As of December 2011, the U.S. Interagency Council on Homelessness (Interagency Council) and federal agencies had taken steps to develop a common vocabulary for discussing homelessness and related terms, as GAO recommended in its June 2010 report. In January 2011, the Interagency Council convened a meeting of experts to discuss the development of a common vocabulary and the extent to which differences in definitions create barriers to accessing services. The Interagency Council issued a report to Congress in June 2011 that summarized the feedback received during the meeting. The report notes that a common vocabulary would allow federal agencies to better measure the scope and dimensions of homelessness, and may ease program implementation and coordination. As of December 2011, Interagency Council staff told GAO that they held three meetingsin August, September, and October 2011to discuss implementation of a common vocabulary and data standard with key federal agencies such as HUD; the Departments of Commerce, Education, Health and Human Services (HHS), Labor, and Veterans Affairs (VA); and the Social Security Administration. The Interagency Council also noted that individual federal agencies have taken some positive steps to create this common data standard and improve coordination across agencies. For example, HHS and VA have been working with HUD to plan the potential transition of some of their programs to HUDs data system (Homelessness Management Information Systems). As GAO has reported in the past, a common vocabulary would allow agencies to collect consistent data that agencies could compile to better understand the nature of homelessness, and it would allow agencies to communicate and collaborate more effectively.
Why GAO Did This Study
According to the Department of Housing and Urban Developments (HUD) estimates of shelter use, the number of homeless families increased by 20 percent from 2007 to 2010 and families currently represent a much larger percentage of the shelter population than ever before. Multiple federal agencies administer programs designed to address the needs of children and youths experiencing homelessness, but some programs use different definitions of homelessness to determine eligibility. The definitions range from people living in emergency or transitional shelters or on the street to those living with others because of economic hardship or living in motels or campgrounds because they lack other adequate alternative accommodations.
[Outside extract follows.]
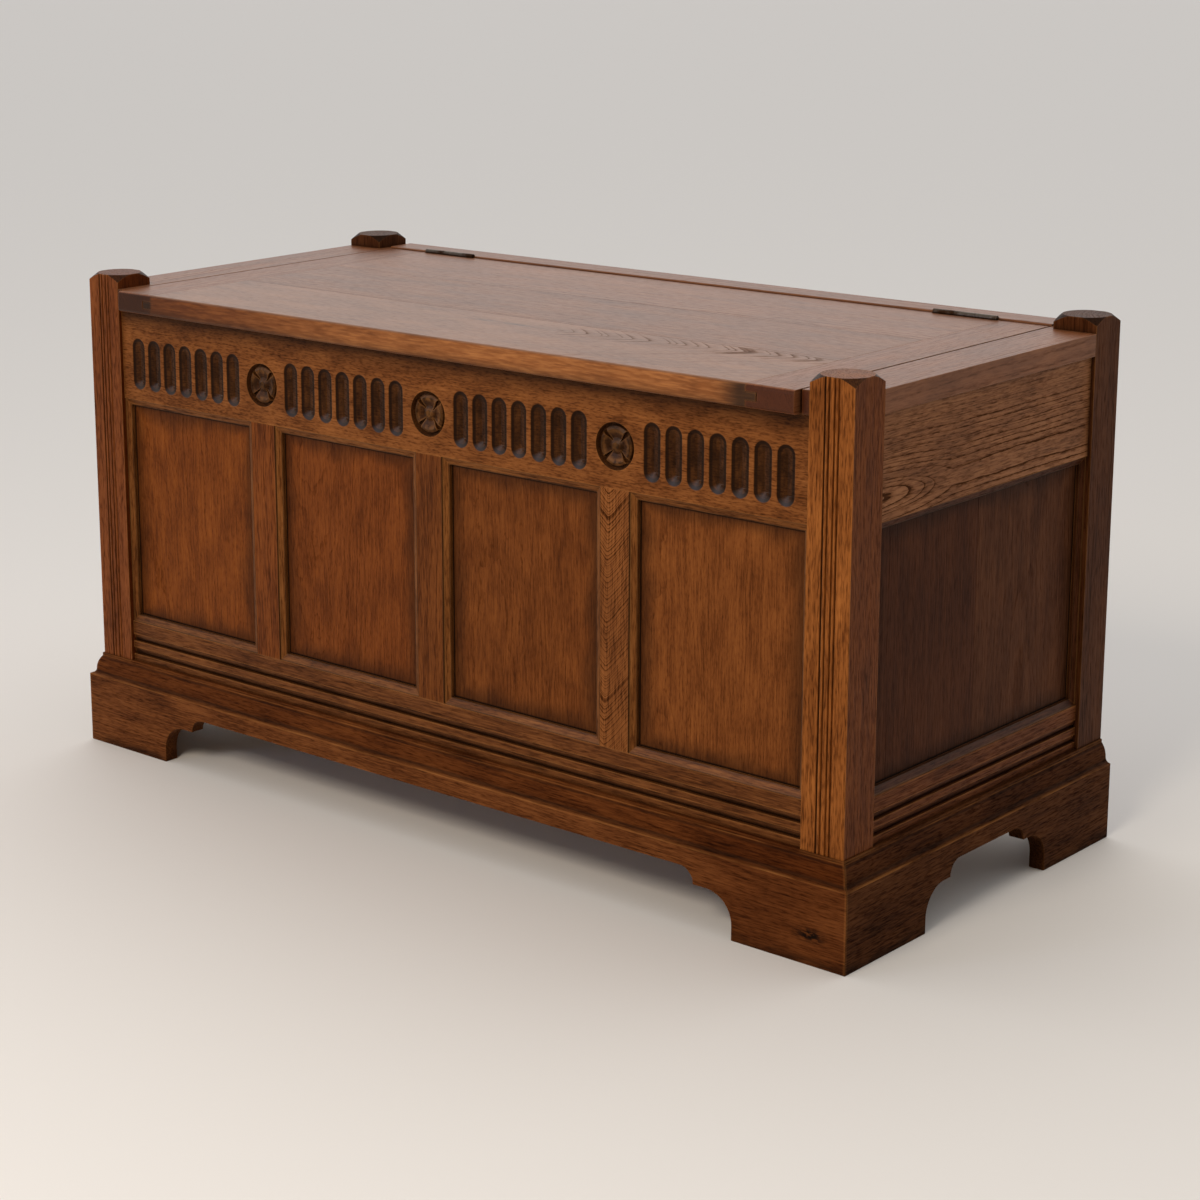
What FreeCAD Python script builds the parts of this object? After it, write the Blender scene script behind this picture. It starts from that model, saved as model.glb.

This testimony discusses differences in the federal definitions of homelessness and other factors that may influence the effectiveness of programs serving persons experiencing homelessness, including children and youth. In completing this statement, GAO reviewed and updated, as appropriate, its June 2010 report, Homelessness: A Common Vocabulary Could Help Agencies Collaborate and Collect More Consistent Data (GAO-10-702). In that report, GAO recommended that federal agencies develop a common vocabulary for homelessness and determine whether it would be cost-effective to use this common vocabulary to develop and implement guidance for collecting consistent federal data on housing status. The agencies agreed with our recommendations. This statement also discusses the progress federal agencies have made in implementing these recommendations.